[Object modeling scripts]
>> START
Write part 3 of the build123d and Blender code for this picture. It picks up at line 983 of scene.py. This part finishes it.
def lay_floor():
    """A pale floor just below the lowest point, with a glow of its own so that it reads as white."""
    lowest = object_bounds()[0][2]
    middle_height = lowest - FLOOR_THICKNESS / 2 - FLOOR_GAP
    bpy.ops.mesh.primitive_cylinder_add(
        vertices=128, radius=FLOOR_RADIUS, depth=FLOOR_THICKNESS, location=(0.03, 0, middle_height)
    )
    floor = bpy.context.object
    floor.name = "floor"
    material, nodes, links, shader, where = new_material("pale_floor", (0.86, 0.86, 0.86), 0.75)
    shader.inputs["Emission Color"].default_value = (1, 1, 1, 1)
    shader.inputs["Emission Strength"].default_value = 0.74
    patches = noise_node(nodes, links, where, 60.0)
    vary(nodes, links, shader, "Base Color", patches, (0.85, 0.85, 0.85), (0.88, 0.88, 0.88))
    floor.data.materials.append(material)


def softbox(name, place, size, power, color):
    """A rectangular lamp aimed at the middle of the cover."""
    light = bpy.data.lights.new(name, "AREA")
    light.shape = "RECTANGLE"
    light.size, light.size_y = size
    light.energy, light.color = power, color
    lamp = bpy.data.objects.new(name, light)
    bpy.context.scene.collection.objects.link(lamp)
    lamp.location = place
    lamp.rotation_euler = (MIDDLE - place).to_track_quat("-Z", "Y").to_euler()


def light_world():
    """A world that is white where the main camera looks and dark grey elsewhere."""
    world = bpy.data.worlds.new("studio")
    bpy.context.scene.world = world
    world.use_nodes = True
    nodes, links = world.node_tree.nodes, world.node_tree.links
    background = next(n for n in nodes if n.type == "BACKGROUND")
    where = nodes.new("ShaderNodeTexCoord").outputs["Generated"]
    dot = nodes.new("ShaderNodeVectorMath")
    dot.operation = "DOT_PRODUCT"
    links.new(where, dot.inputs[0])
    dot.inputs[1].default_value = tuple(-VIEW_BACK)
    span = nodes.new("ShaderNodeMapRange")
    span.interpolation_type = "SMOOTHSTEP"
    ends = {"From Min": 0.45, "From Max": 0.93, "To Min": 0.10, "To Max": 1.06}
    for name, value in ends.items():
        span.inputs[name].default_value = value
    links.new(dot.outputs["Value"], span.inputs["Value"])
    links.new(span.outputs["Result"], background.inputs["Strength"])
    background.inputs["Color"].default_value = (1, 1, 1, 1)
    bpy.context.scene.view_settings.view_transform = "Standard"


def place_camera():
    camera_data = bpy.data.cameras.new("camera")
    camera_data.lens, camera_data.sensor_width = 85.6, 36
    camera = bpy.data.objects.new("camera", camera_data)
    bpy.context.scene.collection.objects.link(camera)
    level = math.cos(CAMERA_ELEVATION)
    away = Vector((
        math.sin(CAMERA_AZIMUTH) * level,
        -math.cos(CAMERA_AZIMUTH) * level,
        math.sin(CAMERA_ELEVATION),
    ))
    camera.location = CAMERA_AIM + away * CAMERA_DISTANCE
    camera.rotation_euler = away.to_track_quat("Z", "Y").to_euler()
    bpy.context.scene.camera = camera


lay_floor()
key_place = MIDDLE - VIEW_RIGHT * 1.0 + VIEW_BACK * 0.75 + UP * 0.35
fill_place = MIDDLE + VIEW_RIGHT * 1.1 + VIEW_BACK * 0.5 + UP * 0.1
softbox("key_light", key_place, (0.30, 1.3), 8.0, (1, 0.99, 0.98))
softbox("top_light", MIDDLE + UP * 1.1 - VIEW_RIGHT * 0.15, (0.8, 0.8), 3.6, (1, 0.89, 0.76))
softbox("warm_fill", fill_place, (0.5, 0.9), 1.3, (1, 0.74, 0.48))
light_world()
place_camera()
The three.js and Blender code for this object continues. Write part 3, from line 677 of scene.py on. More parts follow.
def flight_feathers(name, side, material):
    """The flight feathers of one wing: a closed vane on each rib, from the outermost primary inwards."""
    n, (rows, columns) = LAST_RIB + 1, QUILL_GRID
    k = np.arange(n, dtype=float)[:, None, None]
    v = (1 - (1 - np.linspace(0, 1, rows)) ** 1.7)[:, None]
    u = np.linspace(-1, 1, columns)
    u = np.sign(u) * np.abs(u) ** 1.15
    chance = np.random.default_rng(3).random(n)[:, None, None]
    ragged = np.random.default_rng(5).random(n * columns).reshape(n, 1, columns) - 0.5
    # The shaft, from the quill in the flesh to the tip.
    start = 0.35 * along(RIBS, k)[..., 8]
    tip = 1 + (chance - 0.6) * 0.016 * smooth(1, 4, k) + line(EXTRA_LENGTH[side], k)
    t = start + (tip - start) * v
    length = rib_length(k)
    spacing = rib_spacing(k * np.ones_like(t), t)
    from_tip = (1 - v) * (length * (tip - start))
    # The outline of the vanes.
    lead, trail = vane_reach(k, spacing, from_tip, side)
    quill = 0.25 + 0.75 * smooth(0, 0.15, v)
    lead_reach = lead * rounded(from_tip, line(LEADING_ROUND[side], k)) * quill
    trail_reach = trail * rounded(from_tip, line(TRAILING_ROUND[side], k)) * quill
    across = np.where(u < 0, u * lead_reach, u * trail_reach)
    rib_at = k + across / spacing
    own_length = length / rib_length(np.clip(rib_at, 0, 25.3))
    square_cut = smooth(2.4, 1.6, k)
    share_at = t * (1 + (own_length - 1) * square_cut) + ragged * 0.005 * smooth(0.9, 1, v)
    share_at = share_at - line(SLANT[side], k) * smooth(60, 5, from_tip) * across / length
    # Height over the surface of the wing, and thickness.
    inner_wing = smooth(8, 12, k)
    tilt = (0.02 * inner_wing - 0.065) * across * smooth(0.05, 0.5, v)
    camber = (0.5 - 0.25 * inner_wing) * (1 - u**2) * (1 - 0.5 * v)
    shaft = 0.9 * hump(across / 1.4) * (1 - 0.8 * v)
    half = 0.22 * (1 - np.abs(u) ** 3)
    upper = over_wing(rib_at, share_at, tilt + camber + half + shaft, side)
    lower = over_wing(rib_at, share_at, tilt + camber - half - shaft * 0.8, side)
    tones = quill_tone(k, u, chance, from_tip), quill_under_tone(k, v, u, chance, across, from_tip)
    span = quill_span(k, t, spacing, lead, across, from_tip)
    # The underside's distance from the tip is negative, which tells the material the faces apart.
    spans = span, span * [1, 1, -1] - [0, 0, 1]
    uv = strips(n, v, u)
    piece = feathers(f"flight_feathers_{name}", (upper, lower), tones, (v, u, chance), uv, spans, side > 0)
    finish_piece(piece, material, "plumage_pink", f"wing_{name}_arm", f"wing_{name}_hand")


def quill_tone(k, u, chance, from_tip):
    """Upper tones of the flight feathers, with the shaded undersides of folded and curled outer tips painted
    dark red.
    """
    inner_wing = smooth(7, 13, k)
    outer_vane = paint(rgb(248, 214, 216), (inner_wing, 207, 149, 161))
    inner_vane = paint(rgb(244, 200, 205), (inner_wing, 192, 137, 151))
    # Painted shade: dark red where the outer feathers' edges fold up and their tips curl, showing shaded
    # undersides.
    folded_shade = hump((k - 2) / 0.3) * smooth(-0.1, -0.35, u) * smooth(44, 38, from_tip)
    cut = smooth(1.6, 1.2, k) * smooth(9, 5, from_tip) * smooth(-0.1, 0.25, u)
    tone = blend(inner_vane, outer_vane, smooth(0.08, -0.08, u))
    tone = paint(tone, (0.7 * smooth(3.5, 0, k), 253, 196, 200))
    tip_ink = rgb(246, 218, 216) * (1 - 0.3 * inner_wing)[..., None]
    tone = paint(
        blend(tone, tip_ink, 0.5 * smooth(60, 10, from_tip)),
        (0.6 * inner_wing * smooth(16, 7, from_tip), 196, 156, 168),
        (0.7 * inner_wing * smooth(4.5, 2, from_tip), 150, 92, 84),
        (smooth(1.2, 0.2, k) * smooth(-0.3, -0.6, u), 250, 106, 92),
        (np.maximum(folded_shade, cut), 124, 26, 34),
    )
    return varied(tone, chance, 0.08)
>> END
- [What is being asked]
In the listing above, please print only the lines from the first one to the line where "pale floor just" appears, exactly as written, both of those lines included.

- [The output]
Write part 3 of the build123d and Blender code for this picture. It picks up at line 983 of scene.py. This part finishes it.
def lay_floor():
    """A pale floor just below the lowest point, with a glow of its own so that it reads as white."""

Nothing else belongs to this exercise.